Il est interdit à une banque de céréales de vendre plus de trois sacs par jour à une seule personne, mais les spéculateurs ont recours à des subterfuges. "Un commerçant a soudoyé 10 femmes auxquelles il avait donné de l’argent pour acheter un sac de céréales chacune. C’est bien plus tard que j’ai découvert qu’un commerçant se cachait derrière ces femmes qui ont ensuite remis leurs achats au commanditaire," déplore Samaké.

Une autre difficulté de la banque de céréales de Ouélessebougou est la difficulté d’accès aux 50,000 habitants de la commune répartis entre 42 villages. Les autorités municipales souhaitent créer dans chaque village un magasin, ce qui rapprocherait le service de la population tout en réduisant le risque de vendre les stocks aux spéculateurs.

Une ONG travaillant au Mali pour le programme BRACED, l’IRD, a ouvert une ligne de financement dont bénéficient 280 villages maliens pour répondre aux risques climatiques. "Chaque village bénéficie d’une enveloppe d’un million de francs CFA par an; et certains villages consacrent ce fonds à la reconstitution du stock de leurs banques de céréales," explique Alassane Konaté, conseiller en entreprise et gestionnaire des fonds de résilience à l’IRD.

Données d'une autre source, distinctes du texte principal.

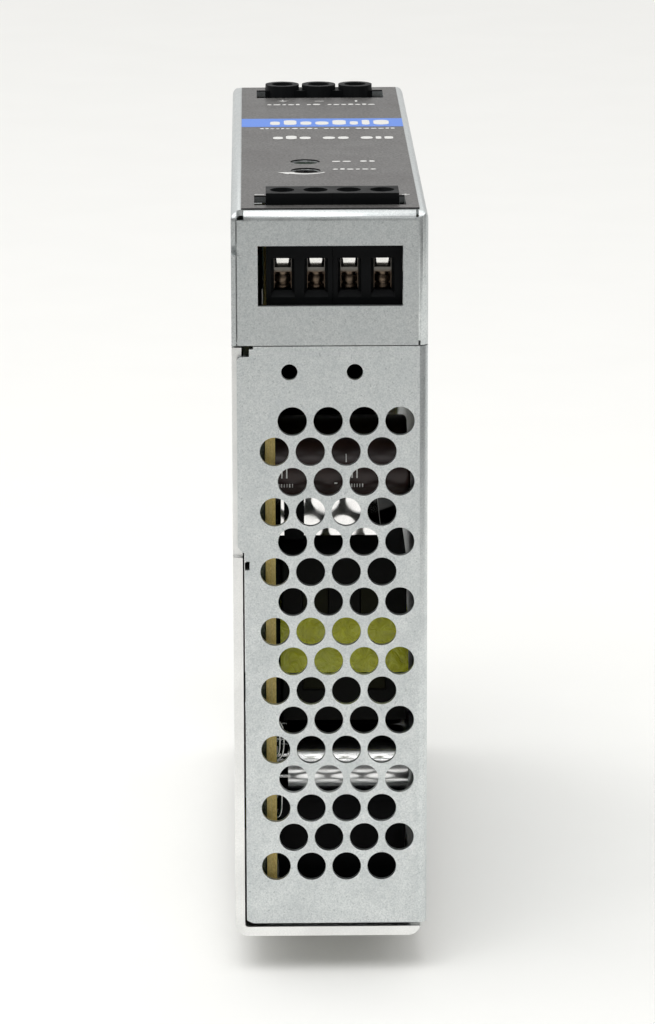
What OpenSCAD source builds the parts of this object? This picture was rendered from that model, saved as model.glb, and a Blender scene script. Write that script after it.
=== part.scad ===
// DIN rail power supply: folded metal case, screw terminals, open circuit board and rail clip.
// It lies on its rail side: X is across the case, -Y is the output end, +Z leaves the front face.
// The origin is centred on the case, at the lowest point of the rail clip.

/* [Case] */
// Width of the case, along the rail
case_w = 30; // [30:0.5:33]
// Length of the case, from the output end to the input end
case_l = 123; // [121:1:130]
// Depth of the case, from its back to its front face
case_h = 115.5; // [115:0.5:118]
// Thickness of the aluminium chassis
chassis_t = 1.5; // [1.2:0.1:1.6]
// Thickness of the steel covers
cover_t = 0.9; // [0.7:0.1:1]
// Outer bend radius of the steel covers
bend_r = 1.5; // [1.2:0.1:1.8]

/* [Vents] */
// Diameter of a vent hole
vent_d = 4.5; // [3:0.1:4.8]
// Distance between neighbouring vent holes
vent_pitch = 5.5; // [5.3:0.1:5.6]
// Number of rows of vent holes
vent_rows = 16; // [4:1:16]
// Height of the top row above the back of the case
vent_top_z = 82.9; // [80:0.1:84]

/* [Terminals] */
// Distance between output poles
out_pitch = 5.08; // [5:0.02:5.08]
// Distance between input poles
in_pitch = 6.35; // [6:0.05:6.35]
// Distance that a cage clamp opens
clamp_travel = 2.5; // [1:0.1:2.5]

/* [Front face] */
// Width of the printed label
label_w = 27.06; // [26:0.01:27.2]
// Thickness of the printed label
label_t = 0.25; // [0.1:0.05:0.4]
// Diameter of the indicator and adjuster holes
port_d = 4.7; // [4:0.1:5.5]

/* [Rail clip] */
// Width of the rail that the clip holds
rail_w = 35; // [35:1:35]
// Distance that the latch pulls out
latch_travel = 4; // [3:0.1:4]
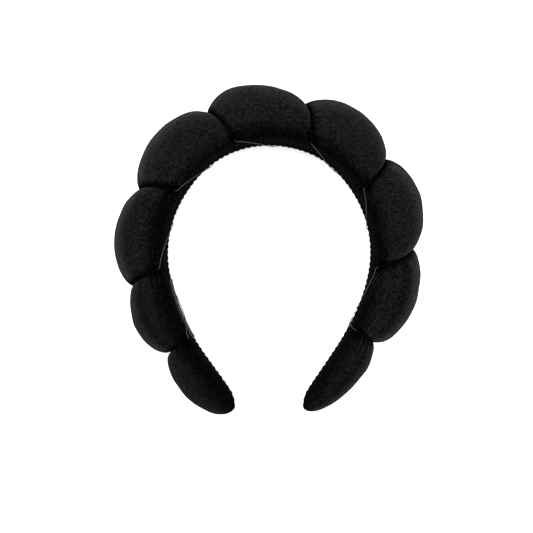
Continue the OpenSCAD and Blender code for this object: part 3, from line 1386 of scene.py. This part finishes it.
@dataclass(frozen=True)
class Velvet:
    """Black polyester velvet, its pile cut short over a knitted ground.

    The pile drinks the light that falls into it. Its colour holds painted shade, almost
    black in the creases and along the inside face by the ribbon, and a painted sheen, lighter
    where it is seen from the side; the shader's own sheen is faint.
    """

    # Colours from the darkest painted shade to the most lit velvet, each with its place in the
    # ramp
    piles: tuple[tuple[float, str], ...] = (
        (0.05, "#010101"), (0.42, "#020202"), (0.72, "#070707"), (1.0, "#181818"),
    )
    # Painted sheen: the colour mixed into lit velvet seen quite from the side, and how fast it
    # grows
    lit_side: str = "#292929"
    lit_side_power: float = 1.8
    sheen: str = "#a0a0a0"
    sheen_weight: float = 0.010
    # Tufts are about 0.15 mm apart; they are drawn this coarse so that they show
    tuft: float = 0.52
    # Where the pile was stroked one way or the other
    stroke: float = 3.2
    patch: float = 14.0
    # How much the painted light and shade, the tufts, the strokes and the patches count in
    # the ramp, and what their sum starts from
    weights: tuple[float, float, float, float] = (0.72, 6.0, 0.3, 0.2)
    start: float = -3.42
    # How the tufts break up the painted sheen: how strongly, and what that starts from
    breaks: tuple[float, float] = (6.0, -2.0)
    relief: float = 0.2

    def make(self) -> bpy.types.Material:
        """Make the material.

        Returns:
            The new material.
        """
        material, tree = new_material("velvet")
        where = add_node(tree, "ShaderNodeTexCoord").outputs["Object"]
        noises = (self.tuft, 1.0, 1.2), (self.stroke, 2.0, 0.0), (self.patch, 1.0, 0.0)
        tufts, strokes, patches = (
            add_node(
                tree, "ShaderNodeTexNoise",
                {
                    "Vector": where, "Scale": per_metre(size), "Detail": detail,
                    "Roughness": 0.6, "Distortion": swirl,
                },
            ).outputs["Fac"]
            for size, detail, swirl in noises
        )
        # The painted light and shade stored on the velvet's points
        painted_shading = add_node(tree, "ShaderNodeAttribute", attribute_name="painted_shading").outputs["Fac"]
        # The ramp's place: painted light and shade, tufts, strokes and patches, each by its
        # weight
        shade = self.start
        for value, weight in zip((painted_shading, tufts, strokes, patches), self.weights):
            shade = add_node(
                tree, "ShaderNodeMath", {0: value, 1: weight, 2: shade}, operation="MULTIPLY_ADD",
            ).outputs[0]
        colour = add_node(
            tree, "ShaderNodeValToRGB", {"Fac": shade}, stops=self.piles,
        ).outputs["Color"]
        # Painted sheen: lit velvet turns lighter where it is seen from the side, broken up by the
        # tufts
        facing = add_node(tree, "ShaderNodeLayerWeight", {"Blend": 0.5}).outputs["Facing"]
        strength, least = self.breaks
        uneven = add_node(
            tree, "ShaderNodeMath", {0: tufts, 1: strength, 2: least}, operation="MULTIPLY_ADD",
        ).outputs[0]
        lit_side = add_node(
            tree, "ShaderNodeMath", {0: facing, 1: self.lit_side_power}, operation="POWER",
        ).outputs[0]
        for value in (painted_shading, uneven):
            lit_side = add_node(
                tree, "ShaderNodeMath", {0: lit_side, 1: value}, operation="MULTIPLY",
            ).outputs[0]
        colour = add_node(
            tree, "ShaderNodeMixRGB",
            {"Fac": lit_side, "Color1": colour, "Color2": to_linear(self.lit_side)},
        ).outputs["Color"]
        bump = add_node(
            tree, "ShaderNodeBump",
            {"Height": tufts, "Strength": 0.8, "Distance": self.relief * MM},
        ).outputs["Normal"]
        shader = add_node(
            tree, "ShaderNodeBsdfPrincipled",
            {
                "Base Color": colour, "Roughness": 1.0, "IOR": 1.5, "Specular IOR Level": 0.0,
                "Sheen Weight": self.sheen_weight, "Sheen Roughness": 0.3,
                "Sheen Tint": to_linear(self.sheen), "Normal": bump,
            },
        )
        add_node(tree, "ShaderNodeOutputMaterial", {"Surface": shader.outputs[0]})
        return material


@dataclass(frozen=True)
class Grosgrain:
    """Ribbed polyester ribbon, woven of fine yarns.

    Its yarns break the light up, so it looks matt, a little lighter than the velvet in its
    painted shade, and black in the furrows between its ribs.
    """

    yarn: str = "#080808"
    shadow: str = "#030303"
    # Yarns are about 0.3 mm thick, drawn three times as thick so that they show
    yarn_size: float = 0.9
    relief: float = 0.15

    def make(self) -> bpy.types.Material:
        """Make the material.

        Returns:
            The new material.
        """
        material, tree = new_material("grosgrain ribbon")
        where = add_node(tree, "ShaderNodeTexCoord").outputs["Object"]
        yarns = add_node(
            tree, "ShaderNodeTexNoise",
            {"Vector": where, "Scale": per_metre(self.yarn_size), "Detail": 2.0},
        ).outputs["Fac"]
        shades = (0.35, self.shadow), (0.65, self.yarn)
        colour = add_node(
            tree, "ShaderNodeValToRGB", {"Fac": yarns}, stops=shades,
        ).outputs["Color"]
        bump = add_node(
            tree, "ShaderNodeBump",
            {"Height": yarns, "Strength": 0.4, "Distance": self.relief * MM},
        ).outputs["Normal"]
        shader = add_node(
            tree, "ShaderNodeBsdfPrincipled",
            {
                "Base Color": colour, "Roughness": 0.85, "IOR": 1.5,
                "Specular IOR Level": 0.0, "Normal": bump,
            },
        )
        add_node(tree, "ShaderNodeOutputMaterial", {"Surface": shader.outputs[0]})
        return material


@dataclass(frozen=True)
class PlainFinish:
    """A finish with one colour that wanders a little from its dark to its light shade.

    GLOSS is how strongly it mirrors the lights, and GRAIN is the size of its shades'
    patches in millimetres.
    """

    name: str
    light: str
    dark: str
    roughness: float
    ior: float = 1.5
    gloss: float = 0.5
    grain: float = 2.0
    # How far the grain's noise is from its middle where the colour is all dark or all light
    reach: float = 0.2

    def make(self) -> bpy.types.Material:
        """Make the material.

        Returns:
            The new material.
        """
        material, tree = new_material(self.name)
        where = add_node(tree, "ShaderNodeTexCoord").outputs["Object"]
        grain = add_node(
            tree, "ShaderNodeTexNoise", {"Vector": where, "Scale": per_metre(self.grain)},
        ).outputs["Fac"]
        shades = (0.5 - self.reach, self.dark), (0.5 + self.reach, self.light)
        colour = add_node(
            tree, "ShaderNodeValToRGB", {"Fac": grain}, stops=shades,
        ).outputs["Color"]
        shader = add_node(
            tree, "ShaderNodeBsdfPrincipled",
            {
                "Base Color": colour, "Roughness": self.roughness, "IOR": self.ior,
                "Specular IOR Level": self.gloss,
            },
        )
        add_node(tree, "ShaderNodeOutputMaterial", {"Surface": shader.outputs[0]})
        return material


@dataclass(frozen=True)
class Studio:
    """Pale floor, soft lights and the camera that looks straight down."""

    aim: tuple[float, float] = (-0.94, -9.57)
    camera_height: float = 820.0
    # Width that the camera sees at 800 mm
    seen: float = 319.8
    distance: float = 800.0
    sensor: float = 36.0
    floor_size: float = 4000.0

    def add_floor(self, material: bpy.types.Material) -> None:
        """Lay the floor under the band.

        Args:
            material: Its finish.
        """
        half = self.floor_size / 2
        corners = [[-half, -half, 0], [half, -half, 0], [half, half, 0], [-half, half, 0]]
        floor = make_piece("floor", np.array(corners, float), [(0, 1, 2, 3)])
        floor.data.materials.append(material)

    def add_light(
        self, name: str, place: tuple[float, float, float], size: float, power: float
    ) -> None:
        """Hang a square softbox that faces the band.

        Args:
            name: The light's name.
            place: Its middle, in millimetres.
            size: Its side, in millimetres.
            power: Its power in watts.
        """
        data = bpy.data.lights.new(name, "AREA")
        data.shape = "SQUARE"
        data.size = size * MM
        data.energy = power
        light = bpy.data.objects.new(name, data)
        light.location = [c * MM for c in place]
        to_band = -light.location
        light.rotation_euler = to_band.to_track_quat("-Z", "Y").to_euler()
        bpy.context.scene.collection.objects.link(light)

    def add_world(self, code: str, strength: float) -> None:
        """Surround the scene with pale, even light.

        Args:
            code: The light's colour as #rrggbb.
            strength: Its strength.
        """
        world = bpy.data.worlds.new("studio")
        world.use_nodes = True
        world.node_tree.nodes.clear()
        glow = add_node(
            world.node_tree, "ShaderNodeBackground",
            {"Color": to_linear(code), "Strength": strength},
        )
        add_node(world.node_tree, "ShaderNodeOutputWorld", {"Surface": glow.outputs[0]})
        bpy.context.scene.world = world

    def add_camera(self) -> None:
        """Set the camera over the band, with the crown at the top of the picture."""
        data = bpy.data.cameras.new("camera")
        data.sensor_width = self.sensor
        data.lens = self.sensor * self.distance / self.seen
        camera = bpy.data.objects.new("camera", data)
        camera.location = (self.aim[0] * MM, self.aim[1] * MM, self.camera_height * MM)
        bpy.context.scene.collection.objects.link(camera)
        bpy.context.scene.camera = camera


def main() -> None:
    """Light the floor, then build and dress the headband piece by piece."""
    logging.basicConfig(level=logging.INFO, format="%(name)s %(message)s")
    form = RollForm(BandPlan())
    band = form.band

    studio = Studio()
    studio.add_camera()
    studio.add_world("#ffffff", 1.6)
    studio.add_light("key", (-550, 450, 1300), 1300, 34)
    studio.add_light("fill", (800, -100, 1100), 1100, 15)
    # Painted board: a matt, almost white ground that throws light up at the sides
    board = PlainFinish("painted board", "#f8f8f7", "#f5f5f4", 0.9, grain=60.0)
    studio.add_floor(board.make())

    velvet = Velvet().make()
    roll = VelvetRoll(form, GatheredCover(form).reliefs()).dress(velvet, "velvet", "padding")

    middle = (PINCHES[1].at + PINCHES[2].at) / 2 * band.half_length
    strip = PlainStrip(band, middle)
    ribbon = RibbedRibbon(band, plain=strip.plain)
    ribbon.dress(Grosgrain().make(), "ribbon", "lining")
    # Satin: the smoothest cloth here and the lightest, with faint clouds and no highlight
    satin = PlainFinish("satin", "#343434", "#222222", 0.5, gloss=0.0, grain=1.2, reach=0.12)
    strip.dress(satin.make(), "satin", "label")
    # Nylon: a smooth dark grey line with a thin, soft highlight along it
    nylon = PlainFinish("nylon", "#262626", "#1e1e1e", 0.45, 1.53, gloss=0.13)
    BindingThread(form).dress(nylon.make(), "nylon", "thread")
    # Polyester thread: spun, dull and nearly black, with hardly a shine
    yarn = PlainFinish("polyester thread", "#131313", "#030303", 0.8, gloss=0.02, grain=1.3)
    EdgeStitches(form, ribbon).dress(yarn.make(), "ribbon")

    bpy.context.scene.view_settings.view_transform = "Standard"


if __name__ == "__main__":
    main()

Selon Konaté, une des particularités des banques de céréales soutenues par l’IRD est que les villages ont plus accès à des céréales en dessous du prix des marchés pendant la période de soudure. "Ca permet aussi d’éviter aux paysans de brader leurs récoltes, parce qu’ils peuvent vendre une partie de leur production à un prix plus élevé que ce que propose le marché au moment des récoltes," commente Konaté.

"Ils décident par conséquent eux-mêmes de leur réponse aux risques climatiques."